International Religious Freedom

Oct 30, 2018

Liberty Counsel Director of Public Policy Jonathan Alexandre and Executive Director of D.C. Ministry Peggy Nienaber met with U.S. Ambassador-at-Large for International Religious Freedom Sam Brownback today, as the United States celebrates the 20th anniversary of the International Religious Freedom Act this week. 

Twenty years ago, on October 27, 1998, the International Religious Freedom Act was signed into law. The International Religious Freedom Act of 1998 was bipartisan legislation to promote religious freedom as a foreign policy of the United States, to promote greater religious freedom in countries which engage in or tolerate violations of religious freedom, and to advocate on the behalf of individuals persecuted for their religious beliefs and activities in foreign countries.

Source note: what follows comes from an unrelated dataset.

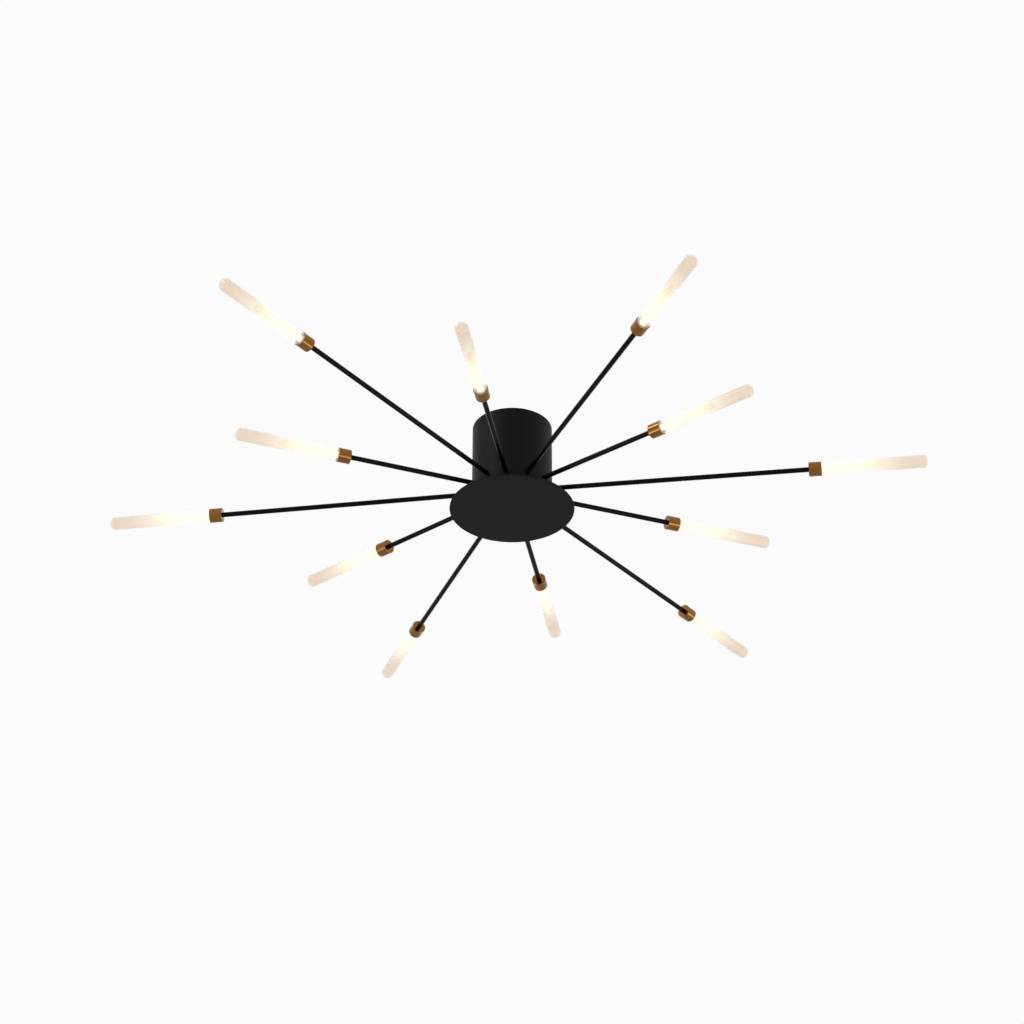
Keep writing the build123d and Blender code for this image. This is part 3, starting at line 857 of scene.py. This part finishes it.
# %% Ceramic, board, case and leads
ceramic, tree, surface, place = finish("unglazed ceramic", Roughness=0.65)
grain = add(tree, "ShaderNodeTexNoise", {"Vector": place, "Scale": per_metre(0.6), "Detail": 3.0})
tint = add(tree, "ShaderNodeMix", {"Factor": grain.outputs["Fac"], "A": linear("#d9d2c4"), "B": linear("#e9e4d9")},
           data_type="RGBA")
tree.links.new(tint.outputs["Result"], surface.inputs["Base Color"])
paint_part("lamp_sockets", ceramic)

solder_mask, tree, surface, place = finish("green solder mask", Roughness=0.35)
tracks = add(tree, "ShaderNodeTexVoronoi", {"Vector": place, "Scale": per_metre(6)}, feature="DISTANCE_TO_EDGE")
edge = add(tree, "ShaderNodeMath", {0: tracks.outputs["Distance"], 1: 0.06}, operation="LESS_THAN")
tint = add(tree, "ShaderNodeMix", {"Factor": edge.outputs[0], "A": linear("#2a6a44"), "B": linear("#17452c")},
           data_type="RGBA")
tree.links.new(tint.outputs["Result"], surface.inputs["Base Color"])
paint_part("junction_board", solder_mask)

case_plastic, tree, surface, place = finish("moulded polycarbonate", Roughness=0.48)
spark = add(tree, "ShaderNodeTexNoise", {"Vector": place, "Scale": per_metre(0.7), "Detail": 2.0})
tint = add(tree, "ShaderNodeMix", {"Factor": spark.outputs["Fac"], "A": linear("#d6d5d0"), "B": linear("#e2e1dc")},
           data_type="RGBA")
texture = add(tree, "ShaderNodeBump", {"Height": spark.outputs["Fac"], "Strength": 0.5, "Distance": 0.02 * MM})
tree.links.new(tint.outputs["Result"], surface.inputs["Base Color"])
tree.links.new(texture.outputs[0], surface.inputs["Normal"])
paint_part("led_driver", case_plastic)

sheath, tree, surface, place = finish("silicone sheath", Roughness=0.55)
wipe = add(tree, "ShaderNodeTexNoise", {"Vector": place, "Scale": per_metre(14), "Detail": 2.0})
tint = add(tree, "ShaderNodeMix", {"Factor": wipe.outputs["Fac"], "A": linear("#d8d6d0"), "B": linear("#e6e4de")},
           data_type="RGBA")
tree.links.new(tint.outputs["Result"], surface.inputs["Base Color"])
paint_part("arm_leads", sheath)
paint_part("canopy_screws", nodes["canopy_drum"].data.materials[0])
print("inner parts finished")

In 2016, Congress voted unanimously to pass the Frank R. Wolf International Religious Freedom Act, an amendment to the 1998 law. The amendment, named after one of Congress’s most vocal champions of religious liberty, improves U.S. religious freedom diplomacy efforts globally, better trains and equips diplomats to counter extremism, addresses anti-Semitism and religious persecution, and mitigates sectarian conflict. 

Ambassador Brownback said that all nations should embrace religious freedom as it had been proven that this has the potential to bring about prosperity and more secure societies. He also stressed that the Trump administration is doing things differently from the previous administration, as evident in the first-ever International Religious Freedom Ministerial held last July. Ambassador Brownback stated the ministerial was “the launch of an expanded conversation” about the fundamental right of all individuals to do with their own souls whatever they choose. Liberty Counsel hosted a prayer breakfast which kicked off this historic event.